Exercise task: Pull out the lines from the line containing "const pack = new THREE.Group();" through the line containing "for node in", both lines included, and copy them exactly.

----- Data rows -----

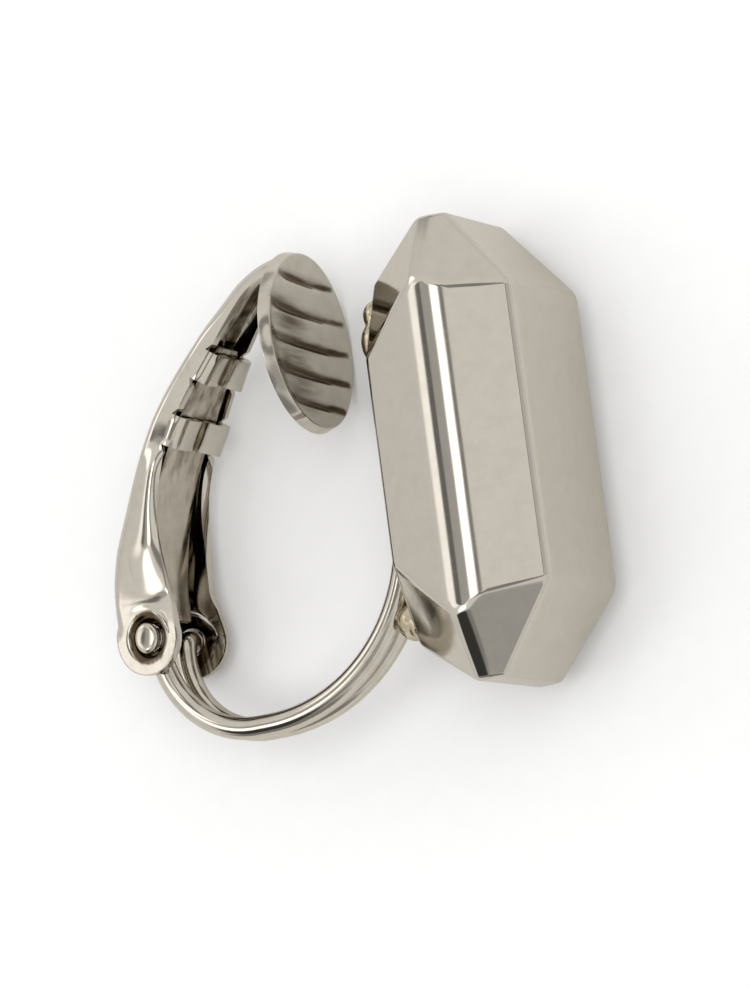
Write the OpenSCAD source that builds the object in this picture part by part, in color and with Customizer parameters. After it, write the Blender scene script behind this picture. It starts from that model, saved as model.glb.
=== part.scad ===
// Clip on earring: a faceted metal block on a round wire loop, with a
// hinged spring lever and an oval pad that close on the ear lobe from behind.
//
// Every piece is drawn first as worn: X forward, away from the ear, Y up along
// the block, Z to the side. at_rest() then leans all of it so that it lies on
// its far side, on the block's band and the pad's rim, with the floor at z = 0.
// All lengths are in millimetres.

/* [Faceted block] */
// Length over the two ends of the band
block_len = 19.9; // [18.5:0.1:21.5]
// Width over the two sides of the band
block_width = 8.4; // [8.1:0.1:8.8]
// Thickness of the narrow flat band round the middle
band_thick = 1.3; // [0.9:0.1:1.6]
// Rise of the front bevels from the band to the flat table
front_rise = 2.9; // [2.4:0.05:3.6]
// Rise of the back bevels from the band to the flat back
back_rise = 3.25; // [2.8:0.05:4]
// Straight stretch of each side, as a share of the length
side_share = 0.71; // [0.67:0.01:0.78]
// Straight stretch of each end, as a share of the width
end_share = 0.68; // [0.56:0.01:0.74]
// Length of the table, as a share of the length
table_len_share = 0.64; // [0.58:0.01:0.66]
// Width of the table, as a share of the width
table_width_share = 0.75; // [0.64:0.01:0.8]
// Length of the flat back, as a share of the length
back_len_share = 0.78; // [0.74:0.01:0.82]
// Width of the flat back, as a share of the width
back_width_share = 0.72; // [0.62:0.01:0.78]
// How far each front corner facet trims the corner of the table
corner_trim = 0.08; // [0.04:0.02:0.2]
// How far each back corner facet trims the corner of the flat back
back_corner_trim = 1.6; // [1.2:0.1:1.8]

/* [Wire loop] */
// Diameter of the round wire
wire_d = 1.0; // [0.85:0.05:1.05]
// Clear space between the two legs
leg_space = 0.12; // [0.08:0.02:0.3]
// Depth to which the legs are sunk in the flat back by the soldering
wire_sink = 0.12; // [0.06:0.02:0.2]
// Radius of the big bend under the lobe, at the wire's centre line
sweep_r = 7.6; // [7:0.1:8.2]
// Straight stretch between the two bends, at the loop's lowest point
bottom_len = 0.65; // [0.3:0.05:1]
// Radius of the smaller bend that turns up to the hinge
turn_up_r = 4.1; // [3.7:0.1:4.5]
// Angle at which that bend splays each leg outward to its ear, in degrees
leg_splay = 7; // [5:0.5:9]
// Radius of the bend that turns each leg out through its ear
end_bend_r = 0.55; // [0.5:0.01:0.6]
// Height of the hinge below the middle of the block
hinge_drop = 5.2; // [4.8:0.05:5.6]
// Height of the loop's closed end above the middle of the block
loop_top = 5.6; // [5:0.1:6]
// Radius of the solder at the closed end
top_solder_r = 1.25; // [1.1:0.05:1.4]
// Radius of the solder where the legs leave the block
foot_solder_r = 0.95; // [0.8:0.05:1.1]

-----
----- Data rows -----

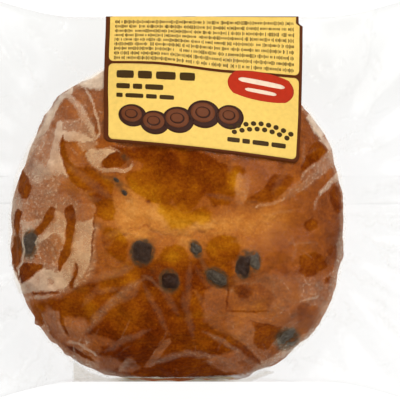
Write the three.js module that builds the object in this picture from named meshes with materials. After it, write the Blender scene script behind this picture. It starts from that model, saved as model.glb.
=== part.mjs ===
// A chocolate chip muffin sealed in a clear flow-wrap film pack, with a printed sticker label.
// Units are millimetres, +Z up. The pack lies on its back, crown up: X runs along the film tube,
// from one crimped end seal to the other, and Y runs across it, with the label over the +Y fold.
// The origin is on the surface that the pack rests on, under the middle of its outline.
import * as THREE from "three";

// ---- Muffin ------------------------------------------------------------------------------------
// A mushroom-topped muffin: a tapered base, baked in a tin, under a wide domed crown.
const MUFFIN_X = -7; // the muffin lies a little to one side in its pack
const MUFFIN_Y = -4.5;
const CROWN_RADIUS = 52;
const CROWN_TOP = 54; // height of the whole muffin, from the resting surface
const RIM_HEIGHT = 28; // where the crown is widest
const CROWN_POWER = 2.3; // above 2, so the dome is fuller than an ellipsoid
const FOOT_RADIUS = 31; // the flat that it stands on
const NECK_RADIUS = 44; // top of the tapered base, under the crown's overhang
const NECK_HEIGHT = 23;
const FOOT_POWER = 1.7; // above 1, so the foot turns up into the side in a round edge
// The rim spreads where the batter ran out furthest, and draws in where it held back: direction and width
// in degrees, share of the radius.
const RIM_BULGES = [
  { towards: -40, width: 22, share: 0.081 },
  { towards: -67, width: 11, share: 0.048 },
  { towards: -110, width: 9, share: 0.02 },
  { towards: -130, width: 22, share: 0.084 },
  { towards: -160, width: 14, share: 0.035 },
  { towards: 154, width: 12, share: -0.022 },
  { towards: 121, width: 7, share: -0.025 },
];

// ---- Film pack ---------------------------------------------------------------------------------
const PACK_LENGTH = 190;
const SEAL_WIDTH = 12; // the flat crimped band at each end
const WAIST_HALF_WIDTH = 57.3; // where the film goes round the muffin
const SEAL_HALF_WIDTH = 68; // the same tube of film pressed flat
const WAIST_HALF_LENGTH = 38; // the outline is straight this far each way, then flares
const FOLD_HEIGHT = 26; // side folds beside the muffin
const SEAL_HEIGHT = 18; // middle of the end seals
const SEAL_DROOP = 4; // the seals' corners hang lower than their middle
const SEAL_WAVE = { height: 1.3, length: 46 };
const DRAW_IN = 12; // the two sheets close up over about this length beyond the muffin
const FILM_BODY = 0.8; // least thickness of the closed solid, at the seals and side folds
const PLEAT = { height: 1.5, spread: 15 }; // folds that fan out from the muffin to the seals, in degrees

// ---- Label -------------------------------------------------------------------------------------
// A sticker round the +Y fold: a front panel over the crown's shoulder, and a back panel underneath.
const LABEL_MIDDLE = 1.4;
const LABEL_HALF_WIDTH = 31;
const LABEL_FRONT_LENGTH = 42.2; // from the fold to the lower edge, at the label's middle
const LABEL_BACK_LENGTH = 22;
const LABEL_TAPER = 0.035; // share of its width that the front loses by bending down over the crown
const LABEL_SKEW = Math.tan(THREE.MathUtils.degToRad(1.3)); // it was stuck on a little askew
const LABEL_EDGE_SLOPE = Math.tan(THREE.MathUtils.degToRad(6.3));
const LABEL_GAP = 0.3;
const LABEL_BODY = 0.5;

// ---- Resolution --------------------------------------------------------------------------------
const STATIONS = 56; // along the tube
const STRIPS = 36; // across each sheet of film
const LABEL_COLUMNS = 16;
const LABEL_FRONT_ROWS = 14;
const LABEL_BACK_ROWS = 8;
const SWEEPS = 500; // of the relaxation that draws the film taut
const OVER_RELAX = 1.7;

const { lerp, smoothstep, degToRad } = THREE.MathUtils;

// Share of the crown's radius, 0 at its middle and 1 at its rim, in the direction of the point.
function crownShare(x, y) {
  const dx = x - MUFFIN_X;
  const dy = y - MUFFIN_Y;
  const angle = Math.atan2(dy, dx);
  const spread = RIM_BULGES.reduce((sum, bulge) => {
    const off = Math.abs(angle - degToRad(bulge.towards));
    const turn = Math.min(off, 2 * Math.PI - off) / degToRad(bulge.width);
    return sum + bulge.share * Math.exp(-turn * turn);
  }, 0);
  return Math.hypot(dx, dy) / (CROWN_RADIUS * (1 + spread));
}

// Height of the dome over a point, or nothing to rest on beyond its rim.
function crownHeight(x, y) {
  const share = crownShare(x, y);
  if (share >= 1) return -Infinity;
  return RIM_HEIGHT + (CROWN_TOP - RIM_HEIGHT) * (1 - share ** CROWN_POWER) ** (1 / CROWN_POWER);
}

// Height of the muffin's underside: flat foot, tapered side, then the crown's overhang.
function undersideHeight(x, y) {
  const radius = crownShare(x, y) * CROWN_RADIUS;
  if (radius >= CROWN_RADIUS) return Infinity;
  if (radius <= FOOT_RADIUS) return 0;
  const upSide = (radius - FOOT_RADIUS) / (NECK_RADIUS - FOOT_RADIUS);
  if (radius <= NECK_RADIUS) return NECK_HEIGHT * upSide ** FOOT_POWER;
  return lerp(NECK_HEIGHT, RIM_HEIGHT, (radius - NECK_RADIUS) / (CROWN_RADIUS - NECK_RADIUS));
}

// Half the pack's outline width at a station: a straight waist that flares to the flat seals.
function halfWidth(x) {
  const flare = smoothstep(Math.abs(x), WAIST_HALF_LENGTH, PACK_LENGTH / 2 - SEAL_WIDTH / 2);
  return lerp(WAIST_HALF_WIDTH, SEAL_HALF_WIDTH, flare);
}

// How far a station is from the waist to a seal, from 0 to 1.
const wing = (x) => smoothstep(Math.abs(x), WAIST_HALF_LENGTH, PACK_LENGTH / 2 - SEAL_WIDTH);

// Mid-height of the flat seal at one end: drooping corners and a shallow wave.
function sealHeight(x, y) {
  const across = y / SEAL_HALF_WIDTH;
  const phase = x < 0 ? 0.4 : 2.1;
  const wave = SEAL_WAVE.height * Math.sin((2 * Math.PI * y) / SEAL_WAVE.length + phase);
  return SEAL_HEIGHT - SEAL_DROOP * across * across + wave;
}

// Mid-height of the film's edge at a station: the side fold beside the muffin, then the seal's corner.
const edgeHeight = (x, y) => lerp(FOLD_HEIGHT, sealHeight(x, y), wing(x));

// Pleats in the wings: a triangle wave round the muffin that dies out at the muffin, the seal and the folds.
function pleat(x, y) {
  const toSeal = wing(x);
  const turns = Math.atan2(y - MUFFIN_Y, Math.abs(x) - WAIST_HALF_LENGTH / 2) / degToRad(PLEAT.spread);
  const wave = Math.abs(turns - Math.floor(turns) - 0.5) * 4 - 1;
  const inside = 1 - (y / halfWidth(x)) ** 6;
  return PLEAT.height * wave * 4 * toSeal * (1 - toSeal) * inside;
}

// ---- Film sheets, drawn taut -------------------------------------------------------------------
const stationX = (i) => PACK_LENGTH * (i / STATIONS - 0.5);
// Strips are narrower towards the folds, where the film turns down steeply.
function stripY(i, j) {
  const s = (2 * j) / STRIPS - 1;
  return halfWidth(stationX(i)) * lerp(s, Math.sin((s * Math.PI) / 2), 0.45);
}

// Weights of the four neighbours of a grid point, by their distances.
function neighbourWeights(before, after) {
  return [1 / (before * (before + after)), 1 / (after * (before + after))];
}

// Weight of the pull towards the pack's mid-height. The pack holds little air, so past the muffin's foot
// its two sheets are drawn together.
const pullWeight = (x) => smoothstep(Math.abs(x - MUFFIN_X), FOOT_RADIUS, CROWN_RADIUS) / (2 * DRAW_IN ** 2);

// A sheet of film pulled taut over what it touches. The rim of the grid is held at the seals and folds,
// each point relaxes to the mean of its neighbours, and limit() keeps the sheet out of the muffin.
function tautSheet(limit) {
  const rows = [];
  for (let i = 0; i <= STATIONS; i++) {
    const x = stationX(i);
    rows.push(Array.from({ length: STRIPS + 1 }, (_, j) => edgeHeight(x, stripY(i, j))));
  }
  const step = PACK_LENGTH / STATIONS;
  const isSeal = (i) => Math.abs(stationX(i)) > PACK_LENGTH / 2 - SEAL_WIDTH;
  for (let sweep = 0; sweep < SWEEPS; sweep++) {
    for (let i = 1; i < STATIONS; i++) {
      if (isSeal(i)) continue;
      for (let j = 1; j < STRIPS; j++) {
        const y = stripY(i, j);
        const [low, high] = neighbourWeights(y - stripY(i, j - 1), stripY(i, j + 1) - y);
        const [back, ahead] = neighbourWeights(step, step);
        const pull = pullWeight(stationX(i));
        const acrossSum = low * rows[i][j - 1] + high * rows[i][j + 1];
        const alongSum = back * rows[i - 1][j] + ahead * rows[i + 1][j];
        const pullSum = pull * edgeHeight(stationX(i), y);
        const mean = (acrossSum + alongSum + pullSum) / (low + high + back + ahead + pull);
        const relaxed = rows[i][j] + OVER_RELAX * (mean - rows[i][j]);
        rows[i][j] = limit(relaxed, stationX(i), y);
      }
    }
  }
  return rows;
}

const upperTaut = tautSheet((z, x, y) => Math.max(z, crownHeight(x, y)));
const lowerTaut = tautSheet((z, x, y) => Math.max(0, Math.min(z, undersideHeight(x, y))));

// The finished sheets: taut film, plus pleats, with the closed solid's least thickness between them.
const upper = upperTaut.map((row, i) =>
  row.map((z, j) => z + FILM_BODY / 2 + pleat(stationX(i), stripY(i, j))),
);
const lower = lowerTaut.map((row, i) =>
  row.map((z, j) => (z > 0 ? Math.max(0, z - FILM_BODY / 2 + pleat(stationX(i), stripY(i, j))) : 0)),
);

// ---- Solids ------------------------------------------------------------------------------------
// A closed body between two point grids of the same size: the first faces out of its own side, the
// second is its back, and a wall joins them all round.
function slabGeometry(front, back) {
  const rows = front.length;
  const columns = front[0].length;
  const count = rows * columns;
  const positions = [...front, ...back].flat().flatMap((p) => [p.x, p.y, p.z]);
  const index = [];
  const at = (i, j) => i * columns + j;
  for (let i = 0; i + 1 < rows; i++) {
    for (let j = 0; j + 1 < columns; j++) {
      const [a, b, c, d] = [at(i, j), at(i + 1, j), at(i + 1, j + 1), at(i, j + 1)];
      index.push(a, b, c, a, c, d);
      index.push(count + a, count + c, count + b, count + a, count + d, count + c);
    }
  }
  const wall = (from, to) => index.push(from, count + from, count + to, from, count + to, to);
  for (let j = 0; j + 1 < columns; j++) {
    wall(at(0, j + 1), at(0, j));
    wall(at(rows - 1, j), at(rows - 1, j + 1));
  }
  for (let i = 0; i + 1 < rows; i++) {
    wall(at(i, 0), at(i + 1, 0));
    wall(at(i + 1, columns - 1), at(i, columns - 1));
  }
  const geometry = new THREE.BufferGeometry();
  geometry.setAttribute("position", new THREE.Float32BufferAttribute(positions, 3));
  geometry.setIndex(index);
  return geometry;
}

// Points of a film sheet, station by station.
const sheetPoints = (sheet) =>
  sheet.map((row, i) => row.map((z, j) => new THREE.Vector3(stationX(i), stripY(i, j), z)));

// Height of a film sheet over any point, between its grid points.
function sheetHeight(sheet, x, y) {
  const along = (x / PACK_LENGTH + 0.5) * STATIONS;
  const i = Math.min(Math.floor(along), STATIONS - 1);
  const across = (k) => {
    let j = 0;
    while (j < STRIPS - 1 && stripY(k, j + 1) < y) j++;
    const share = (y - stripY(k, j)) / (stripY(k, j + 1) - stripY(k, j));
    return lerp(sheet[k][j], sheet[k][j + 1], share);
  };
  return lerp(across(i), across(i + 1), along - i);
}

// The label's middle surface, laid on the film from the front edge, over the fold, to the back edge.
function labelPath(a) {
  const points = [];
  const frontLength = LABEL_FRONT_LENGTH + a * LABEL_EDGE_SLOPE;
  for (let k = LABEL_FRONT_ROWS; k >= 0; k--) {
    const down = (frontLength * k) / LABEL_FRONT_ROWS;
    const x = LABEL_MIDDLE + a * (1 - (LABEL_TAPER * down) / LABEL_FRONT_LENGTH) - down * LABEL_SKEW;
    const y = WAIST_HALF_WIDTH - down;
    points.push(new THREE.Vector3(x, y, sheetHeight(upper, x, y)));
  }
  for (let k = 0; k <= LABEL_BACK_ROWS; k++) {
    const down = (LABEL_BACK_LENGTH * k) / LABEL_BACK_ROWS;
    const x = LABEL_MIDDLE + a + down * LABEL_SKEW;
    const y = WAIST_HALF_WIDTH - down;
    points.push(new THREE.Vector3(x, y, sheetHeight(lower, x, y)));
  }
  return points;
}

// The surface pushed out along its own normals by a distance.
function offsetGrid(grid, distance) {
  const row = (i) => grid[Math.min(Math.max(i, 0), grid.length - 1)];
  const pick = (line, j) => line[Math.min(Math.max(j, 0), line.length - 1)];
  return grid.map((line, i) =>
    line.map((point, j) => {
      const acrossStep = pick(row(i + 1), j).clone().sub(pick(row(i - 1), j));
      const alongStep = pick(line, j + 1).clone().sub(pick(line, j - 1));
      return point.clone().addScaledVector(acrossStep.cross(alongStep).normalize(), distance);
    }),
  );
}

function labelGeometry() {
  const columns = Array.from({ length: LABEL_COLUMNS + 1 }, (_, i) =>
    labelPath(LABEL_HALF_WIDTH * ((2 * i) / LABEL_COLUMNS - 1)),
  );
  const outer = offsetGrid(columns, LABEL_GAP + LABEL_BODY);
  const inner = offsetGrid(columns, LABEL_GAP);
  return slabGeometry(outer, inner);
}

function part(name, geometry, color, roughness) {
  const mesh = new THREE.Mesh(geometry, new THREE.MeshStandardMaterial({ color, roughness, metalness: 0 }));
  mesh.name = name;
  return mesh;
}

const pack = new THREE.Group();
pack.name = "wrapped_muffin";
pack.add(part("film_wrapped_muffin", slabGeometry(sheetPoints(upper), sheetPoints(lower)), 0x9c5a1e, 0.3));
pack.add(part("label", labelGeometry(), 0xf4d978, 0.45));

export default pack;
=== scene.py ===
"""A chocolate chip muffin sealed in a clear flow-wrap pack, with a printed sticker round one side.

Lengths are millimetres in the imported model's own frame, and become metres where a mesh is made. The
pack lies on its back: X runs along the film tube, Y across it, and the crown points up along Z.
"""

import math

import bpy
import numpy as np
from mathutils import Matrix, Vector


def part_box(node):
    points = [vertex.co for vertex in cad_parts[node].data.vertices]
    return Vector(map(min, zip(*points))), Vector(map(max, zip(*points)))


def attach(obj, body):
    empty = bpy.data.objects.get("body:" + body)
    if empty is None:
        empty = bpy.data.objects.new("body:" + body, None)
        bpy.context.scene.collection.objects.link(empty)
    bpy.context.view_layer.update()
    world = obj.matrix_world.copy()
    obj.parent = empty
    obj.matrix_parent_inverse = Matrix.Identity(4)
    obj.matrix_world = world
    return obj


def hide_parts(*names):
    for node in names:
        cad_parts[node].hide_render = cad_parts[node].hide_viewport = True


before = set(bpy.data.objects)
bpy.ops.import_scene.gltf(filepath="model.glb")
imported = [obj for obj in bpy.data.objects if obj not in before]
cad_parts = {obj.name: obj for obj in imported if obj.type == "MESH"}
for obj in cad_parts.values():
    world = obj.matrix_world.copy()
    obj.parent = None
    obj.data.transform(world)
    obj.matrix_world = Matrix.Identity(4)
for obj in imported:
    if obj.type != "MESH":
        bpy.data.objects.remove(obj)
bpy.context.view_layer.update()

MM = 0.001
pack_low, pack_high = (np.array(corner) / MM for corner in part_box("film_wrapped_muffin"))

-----

Solution to this exercise:
const pack = new THREE.Group();
pack.name = "wrapped_muffin";
pack.add(part("film_wrapped_muffin", slabGeometry(sheetPoints(upper), sheetPoints(lower)), 0x9c5a1e, 0.3));
pack.add(part("label", labelGeometry(), 0xf4d978, 0.45));

export default pack;
=== scene.py ===
"""A chocolate chip muffin sealed in a clear flow-wrap pack, with a printed sticker round one side.

Lengths are millimetres in the imported model's own frame, and become metres where a mesh is made. The
pack lies on its back: X runs along the film tube, Y across it, and the crown points up along Z.
"""

import math

import bpy
import numpy as np
from mathutils import Matrix, Vector


def part_box(node):
    points = [vertex.co for vertex in cad_parts[node].data.vertices]
    return Vector(map(min, zip(*points))), Vector(map(max, zip(*points)))


def attach(obj, body):
    empty = bpy.data.objects.get("body:" + body)
    if empty is None:
        empty = bpy.data.objects.new("body:" + body, None)
        bpy.context.scene.collection.objects.link(empty)
    bpy.context.view_layer.update()
    world = obj.matrix_world.copy()
    obj.parent = empty
    obj.matrix_parent_inverse = Matrix.Identity(4)
    obj.matrix_world = world
    return obj


def hide_parts(*names):
    for node in names:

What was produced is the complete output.